Building Community Choirs in the Twenty-First Century (Book)

Re-imagining Identity through Singing in Northern Ireland

This book explores how five diverse community choirs build their collective identity within the complex setting of Northern Ireland. The case studies investigate the ways in which singers engage in their choral practice and demonstrates how this engagement can move beyond sectarian identity constructs. 16 b/w illus.

Category: Community Arts, Music


This book explores how five community choirs construct and imagine collective identity formations in Northern Ireland. Original insight is provided through ethnographic research conducted between 2013-2018. Working with five choirs in disparate locations, with different repertoires and demographics resulted in the creation of an integrated comparison that drew out both diversity and commonalities of approach revealing the malleability of choral practice.
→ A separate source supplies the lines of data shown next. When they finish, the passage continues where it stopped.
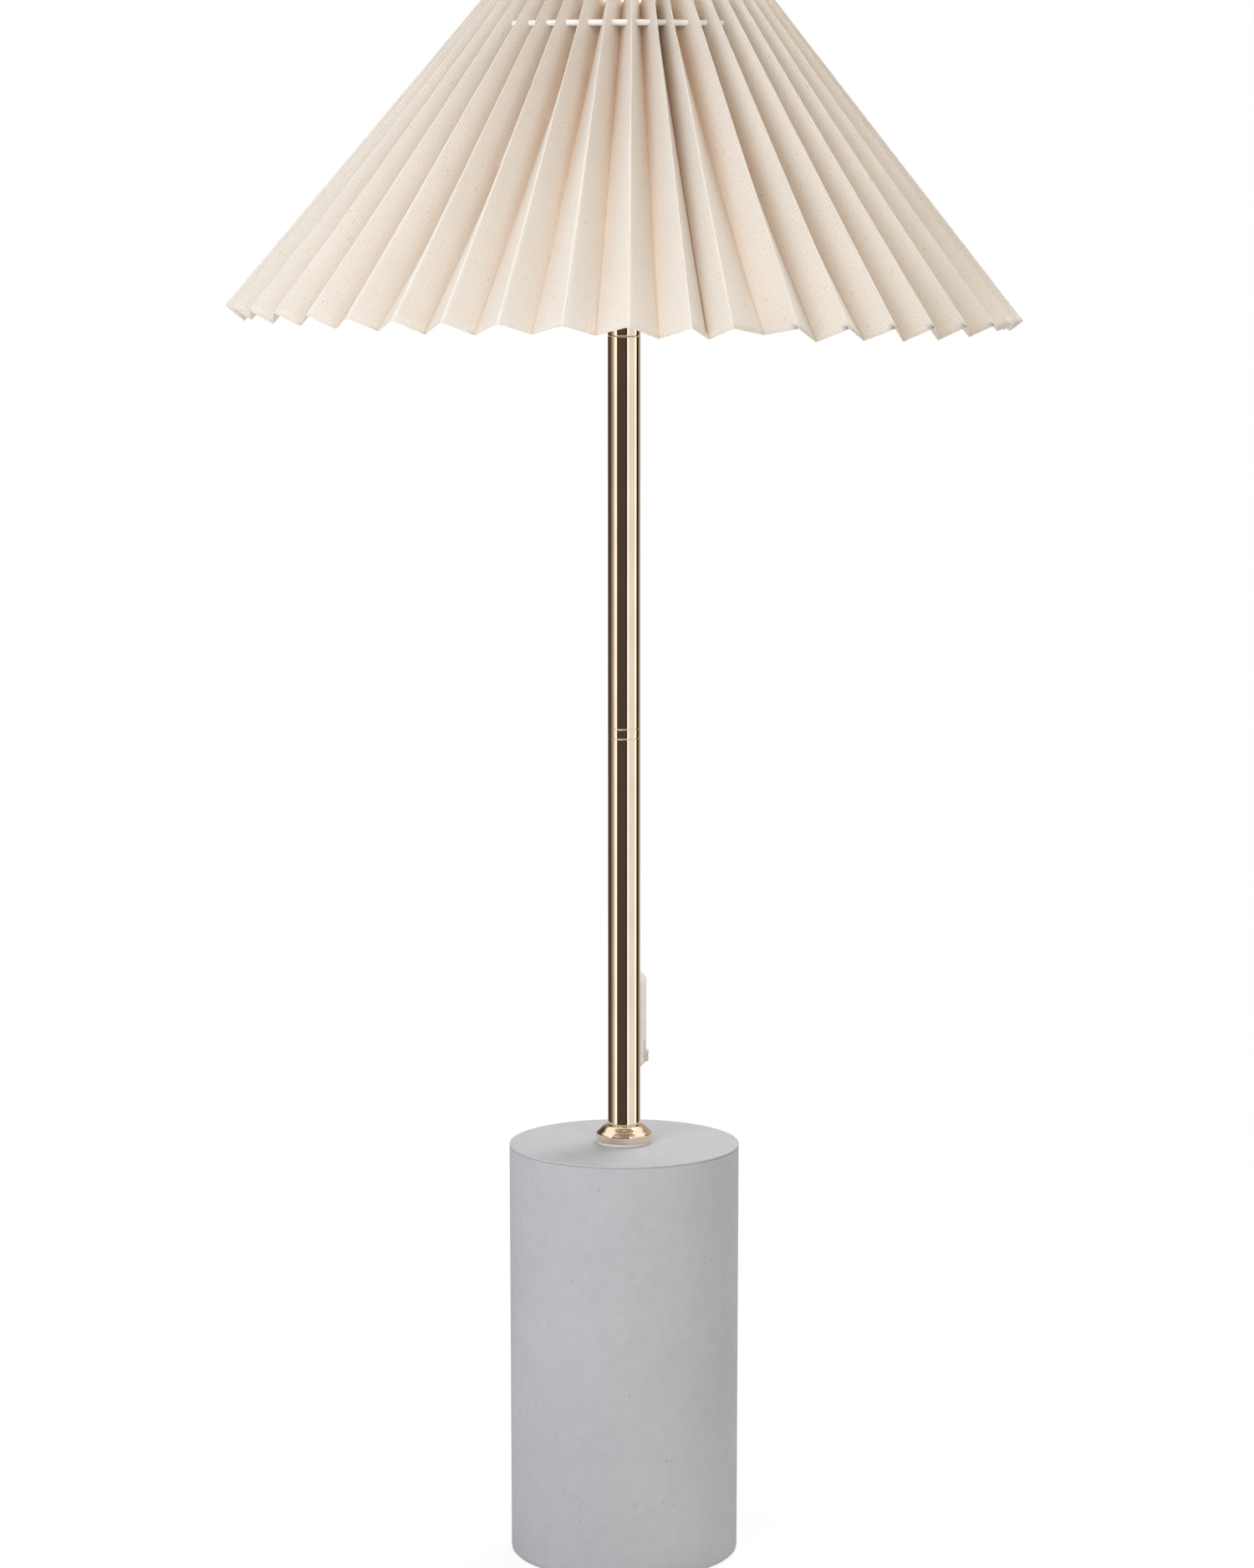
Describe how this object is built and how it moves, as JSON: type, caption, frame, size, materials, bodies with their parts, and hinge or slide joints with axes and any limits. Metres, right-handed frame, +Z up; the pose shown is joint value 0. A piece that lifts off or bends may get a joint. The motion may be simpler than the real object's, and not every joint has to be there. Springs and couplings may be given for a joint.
{
  "type": "table lamp",
  "caption": "Table lamp with a cone shade of pleated linen on a gold tube stem, standing on a tall round concrete base, with a slide switch behind the stem.",
  "frame": {"origin": "centre of the lamp's footprint, where the foam pad meets the table", "axes": "+Z up along the stem; -Y is the front, and the switch and the cord inlet are on the +Y side"},
  "size_m": [0.3886, 0.3886, 0.779],
  "materials": {
    "concrete": "matt, fine-pored cast concrete",
    "gold_metal": "polished and lacquered",
    "linen": "natural linen weave with slubs, backed",
    "white_paint": "gloss white powder coat",
    "white_plastic": "fine satin",
    "grey_plastic": "fine satin, ribbed",
    "black_plastic": "satin",
    "black_rubber": "matt",
    "foam": "closed-cell foam",
    "clear_plastic": "clear, slightly frosted edge",
    "zinc_steel": "bright zinc",
    "plain_brass": "plain turned",
    "ceramic": "unglazed steatite",
    "lead_brown": "extruded",
    "lead_blue": "extruded",
    "bulb_metal": "bright nickel",
    "clear_glass": "clear, polished",
    "filament_yellow": "phosphor coated"
  },
  "bodies": {
    "stand": {"base_block": "concrete", "base_pad": "foam", "base_cover": "black_plastic", "cover_screws": "zinc_steel", "cover_inserts": "plain_brass", "cord_grommet": "black_rubber", "terminal_block": "white_plastic", "terminal_screws": "zinc_steel", "threaded_rod": "zinc_steel", "plate_washer": "zinc_steel", "lock_washer": "zinc_steel", "rod_nut": "zinc_steel", "flange_gasket": "clear_plastic", "base_flange": "gold_metal", "joint_ring": "gold_metal", "neck_ring": "gold_metal", "joint_nipple": "zinc_steel", "neck_nipple": "zinc_steel", "lower_tube_foot_bush": "plain_brass", "lower_tube_head_bush": "plain_brass", "upper_tube_foot_bush": "plain_brass", "upper_tube_head_bush": "plain_brass", "lower_tube": "gold_metal", "upper_tube": "gold_metal", "switch_housing": "white_plastic", "switch_cover": "white_plastic", "switch_cover_screw": "zinc_steel", "housing_screw": "zinc_steel", "feed_contact": "plain_brass", "output_contact": "plain_brass", "holder_cap": "gold_metal", "holder_shell": "gold_metal", "holder_insulator": "ceramic", "holder_terminal_screws": "plain_brass", "screw_shell": "plain_brass", "centre_contact": "plain_brass", "feed_lead": "lead_brown", "output_lead": "lead_brown", "neutral_lead": "lead_blue"},
    "switch_slider": {"switch_button": "grey_plastic", "switch_bridge": "plain_brass"},
    "bulb": {"bulb_tip_contact": "bulb_metal", "bulb_insulator": "black_plastic", "bulb_cap": "bulb_metal", "bulb_glass": "clear_glass", "bulb_stem": "clear_glass", "bulb_filaments": "filament_yellow"},
    "ring_nut": {"shade_ring_nut": "white_plastic"},
    "shade": {"fitter_ring": "white_paint", "carrier_arms": "white_paint", "top_wire_ring": "white_paint", "pleated_shade": "linen"}
  },
  "joints": [
    {"name": "switch_slide", "type": "slide", "parent": "stand", "child": "switch_slider", "axis": [0, 0, 1], "range_m": [0, 0.005]},
    {"name": "bulb_turn", "type": "hinge", "parent": "stand", "child": "bulb", "pos_m": [0, 0, 0.66], "axis": [0, 0, 1], "range_deg": [0, 900]},
    {"name": "ring_nut_turn", "type": "hinge", "parent": "stand", "child": "ring_nut", "pos_m": [0, 0, 0.655], "axis": [0, 0, 1], "range_deg": [0, 720]},
    {"name": "shade_turn", "type": "hinge", "parent": "stand", "child": "shade", "pos_m": [0, 0, 0.655], "axis": [0, 0, 1], "continuous": true}
  ]
}
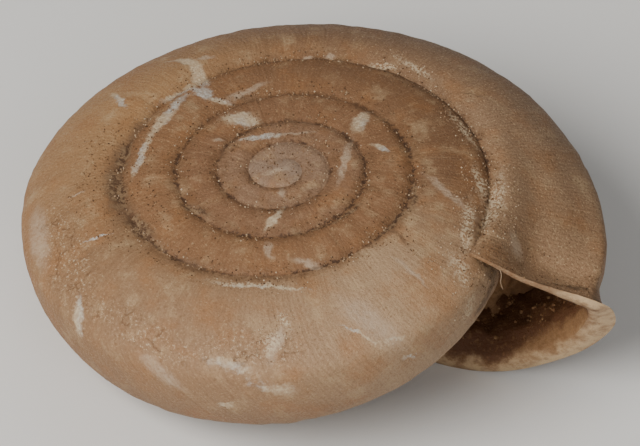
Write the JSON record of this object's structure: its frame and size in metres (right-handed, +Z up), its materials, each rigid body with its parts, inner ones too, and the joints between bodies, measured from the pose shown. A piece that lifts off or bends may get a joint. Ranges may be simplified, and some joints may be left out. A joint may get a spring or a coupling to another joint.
{
  "type": "land snail shell",
  "caption": "Empty flat-coiled land snail shell with a low spire, an open mouth with a turned-out lip and a wide navel; a natural specimen for display or a ground scene.",
  "frame": {"origin": "on the surface that the shell lies on, under the middle of its bounding box", "axes": "+Z up with the shell lying on its base, +X the longest way across, towards the side with the mouth; the mouth faces -Y"},
  "size_m": [0.0298, 0.027, 0.0121],
  "materials": {
    "shell": "matt, worn tan with fine growth lines, chalky patches and dried soil"
  },
  "bodies": {
    "root": {"shell": "shell"}
  },
  "joints": []
}
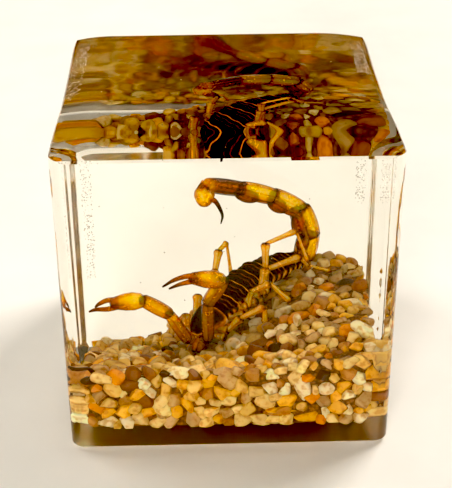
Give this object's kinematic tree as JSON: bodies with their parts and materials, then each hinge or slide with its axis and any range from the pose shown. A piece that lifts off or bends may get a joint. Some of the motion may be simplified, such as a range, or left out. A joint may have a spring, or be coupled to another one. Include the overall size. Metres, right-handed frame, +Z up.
{
  "type": "scorpion in resin block",
  "caption": "Clear cast-resin cube with a crowned, hand-polished top that holds a golden scorpion with raised tail on a sloping bed of gravel.",
  "frame": {"origin": "centre of the block's flat bottom face", "axes": "+Z up through the crowned top, +X to the right and +Y to the back, seen from the face that the scorpion's head points to"},
  "size_m": [0.044, 0.044, 0.0449],
  "materials": {
    "clear_resin": "clear cast resin, polished on all faces",
    "river_gravel": "loose washed quartz gravel, amber to cream",
    "scorpion_shell": "glossy golden shell with a dark brown back"
  },
  "bodies": {
    "root": {"resin_lower_half": "clear_resin", "resin_upper_half": "clear_resin", "gravel_bed": "river_gravel", "scorpion": "scorpion_shell"}
  },
  "joints": []
}
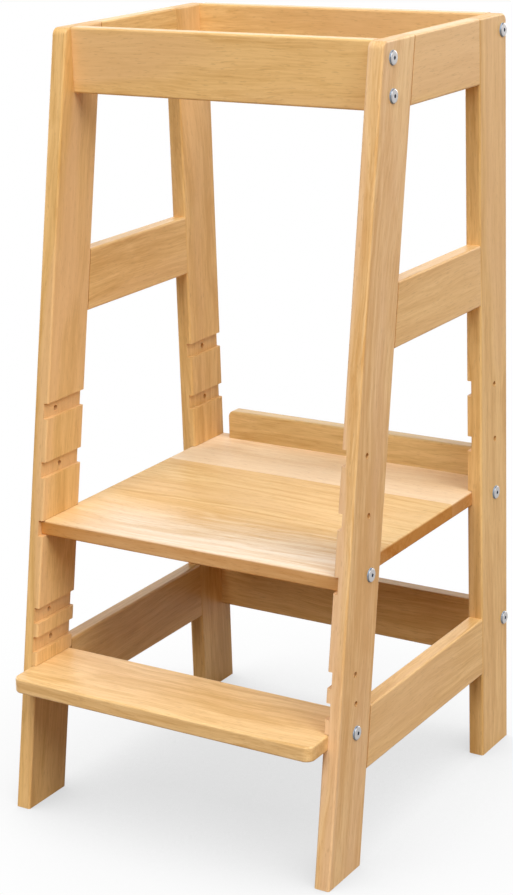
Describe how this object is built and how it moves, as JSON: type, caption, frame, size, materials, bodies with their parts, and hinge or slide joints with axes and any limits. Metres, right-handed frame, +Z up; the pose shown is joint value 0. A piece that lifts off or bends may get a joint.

The research is framed through communities of practice, a theory of learning through engaging with other people in a common endeavour. Research findings demonstrate how choirs re-imagine identity through the manner in which they organise, rehearse, and perform. Choirs develop a distinct choral identity and ethos highlighting both the musical and social importance of the community of practice. Research suggests that choirs re-imagine multiple conceptions of identities within their groups, including gender, later age, religious faith, inclusivity and ethnic diversity, that can both influence broader structures of community in the region, and be influenced by them.

Community choral practice in Northern Ireland is under-researched. As such this book provides unique insight into how members of community choirs are attempting to transcend sectarian boundaries through their practice, developing academic understandings of identity formation, community music-making and choral practice.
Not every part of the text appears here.